En la película Padre Padrone (1977), Paolo y Vittorio Taviani plasman en celuloide la novela autobiográfica de Gavino Ledda, un pastor analfabeto de Cerdeña, que hasta los veinte años estuvo aislado de la sociedad, casi mudo, al cargo del rebaño familiar, y que llegaría a ser uno de los profesores de lingüística más reputados de Italia. En Padre, Padrone, l’educazione di un pastore (1975), Ledda narra su aventura vital desmenuzando aquellas palabras que marcaron su niñez y adolescencia, aquellos vocablos que, atendiendo a su raíz, significado o derivación, estaban preñados de simbolismo y en absoluto eran inocentes.
Impacta sobremanera la concatenación de expresiones que los hermanos Taviani ilustran con maestría cinematográfica, como la que da nombre al libro y a la película: «Padre-Patrón-Patrono-Padre nuestro-Patriarca-Padrino», sin olvidar la retahíla que al protagonista y autor le sugiere el concepto de patria y honor: «Bandera-Banda-Bandido».
La sonrojante batalla de banderas, disputada el día de la Merced en el balcón municipal de Barcelona –ciudad en la que, por cierto, disfruté de Padre Padrone días después de su estreno–, vuelve a poner en evidencia la supremacía de los símbolos –sean cuales sean– sobre la realidad tangible y cruel.
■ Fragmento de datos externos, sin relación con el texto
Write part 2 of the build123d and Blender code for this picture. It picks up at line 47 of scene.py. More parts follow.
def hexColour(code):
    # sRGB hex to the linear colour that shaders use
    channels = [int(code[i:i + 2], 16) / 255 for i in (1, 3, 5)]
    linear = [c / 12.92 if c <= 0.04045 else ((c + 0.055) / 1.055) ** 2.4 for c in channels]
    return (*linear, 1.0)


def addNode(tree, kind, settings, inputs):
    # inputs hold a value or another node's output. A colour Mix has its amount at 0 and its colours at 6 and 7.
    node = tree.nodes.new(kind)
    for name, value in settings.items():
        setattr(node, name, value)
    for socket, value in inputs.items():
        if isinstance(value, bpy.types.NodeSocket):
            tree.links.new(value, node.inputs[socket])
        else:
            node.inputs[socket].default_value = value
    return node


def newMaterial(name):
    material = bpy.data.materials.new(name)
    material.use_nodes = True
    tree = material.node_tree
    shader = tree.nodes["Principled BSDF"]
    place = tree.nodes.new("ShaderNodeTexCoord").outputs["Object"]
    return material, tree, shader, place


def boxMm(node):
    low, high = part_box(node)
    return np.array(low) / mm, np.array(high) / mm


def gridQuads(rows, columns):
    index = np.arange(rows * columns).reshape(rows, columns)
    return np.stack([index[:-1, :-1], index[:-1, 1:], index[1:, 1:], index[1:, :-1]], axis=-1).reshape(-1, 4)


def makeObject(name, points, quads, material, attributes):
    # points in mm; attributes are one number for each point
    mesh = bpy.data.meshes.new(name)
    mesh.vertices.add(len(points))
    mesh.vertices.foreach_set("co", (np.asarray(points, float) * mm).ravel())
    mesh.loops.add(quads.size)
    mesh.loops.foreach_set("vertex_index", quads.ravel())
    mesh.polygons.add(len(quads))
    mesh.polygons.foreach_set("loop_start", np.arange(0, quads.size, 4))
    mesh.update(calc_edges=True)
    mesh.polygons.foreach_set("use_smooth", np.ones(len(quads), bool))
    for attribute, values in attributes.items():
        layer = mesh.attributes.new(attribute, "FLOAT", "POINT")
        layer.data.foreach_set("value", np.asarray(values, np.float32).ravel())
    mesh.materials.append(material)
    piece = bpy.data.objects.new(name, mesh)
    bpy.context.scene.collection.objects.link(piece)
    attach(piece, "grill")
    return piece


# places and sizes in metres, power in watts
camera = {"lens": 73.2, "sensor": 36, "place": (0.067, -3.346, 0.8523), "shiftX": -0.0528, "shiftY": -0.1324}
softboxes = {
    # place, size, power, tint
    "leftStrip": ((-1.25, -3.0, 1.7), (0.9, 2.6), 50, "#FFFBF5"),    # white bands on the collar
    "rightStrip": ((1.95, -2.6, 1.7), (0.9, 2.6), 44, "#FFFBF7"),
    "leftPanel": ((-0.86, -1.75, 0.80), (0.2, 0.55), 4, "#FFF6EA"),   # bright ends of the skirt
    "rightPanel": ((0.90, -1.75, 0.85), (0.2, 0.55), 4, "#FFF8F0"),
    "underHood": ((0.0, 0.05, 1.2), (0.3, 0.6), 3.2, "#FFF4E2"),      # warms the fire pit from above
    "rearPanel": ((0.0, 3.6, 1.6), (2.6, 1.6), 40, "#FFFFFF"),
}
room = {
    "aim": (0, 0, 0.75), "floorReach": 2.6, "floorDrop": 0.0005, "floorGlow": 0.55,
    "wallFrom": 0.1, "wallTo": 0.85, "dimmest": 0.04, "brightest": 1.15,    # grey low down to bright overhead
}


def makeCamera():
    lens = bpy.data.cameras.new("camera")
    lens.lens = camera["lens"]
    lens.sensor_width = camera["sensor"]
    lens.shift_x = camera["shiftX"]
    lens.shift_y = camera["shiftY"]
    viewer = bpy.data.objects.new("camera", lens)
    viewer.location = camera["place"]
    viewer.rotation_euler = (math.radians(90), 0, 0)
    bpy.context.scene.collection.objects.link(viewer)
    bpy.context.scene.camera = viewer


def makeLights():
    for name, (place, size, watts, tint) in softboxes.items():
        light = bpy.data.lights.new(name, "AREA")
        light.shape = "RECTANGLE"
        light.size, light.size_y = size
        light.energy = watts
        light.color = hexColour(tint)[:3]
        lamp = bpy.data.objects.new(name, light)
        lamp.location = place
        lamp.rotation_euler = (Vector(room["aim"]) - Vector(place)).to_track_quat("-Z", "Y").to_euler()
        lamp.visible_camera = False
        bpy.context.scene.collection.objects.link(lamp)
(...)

No importa que migrantes y refugiados mueran de hambre o colgados de una alambrada ni que los gobiernos mientan y roben a espuertas sin rubor ni castigo ni que continúen en la calle quienes, con sus deleznables tejemanejes, están asesinando el futuro. Sólo importan dos trozos de tela y un himno.
Como decía Voltaire, «lo maravilloso de la guerra es que cada jefe de asesinos hace bendecir sus banderas e invoca solemnemente a Dios antes de lanzarse a exterminar a su prójimo».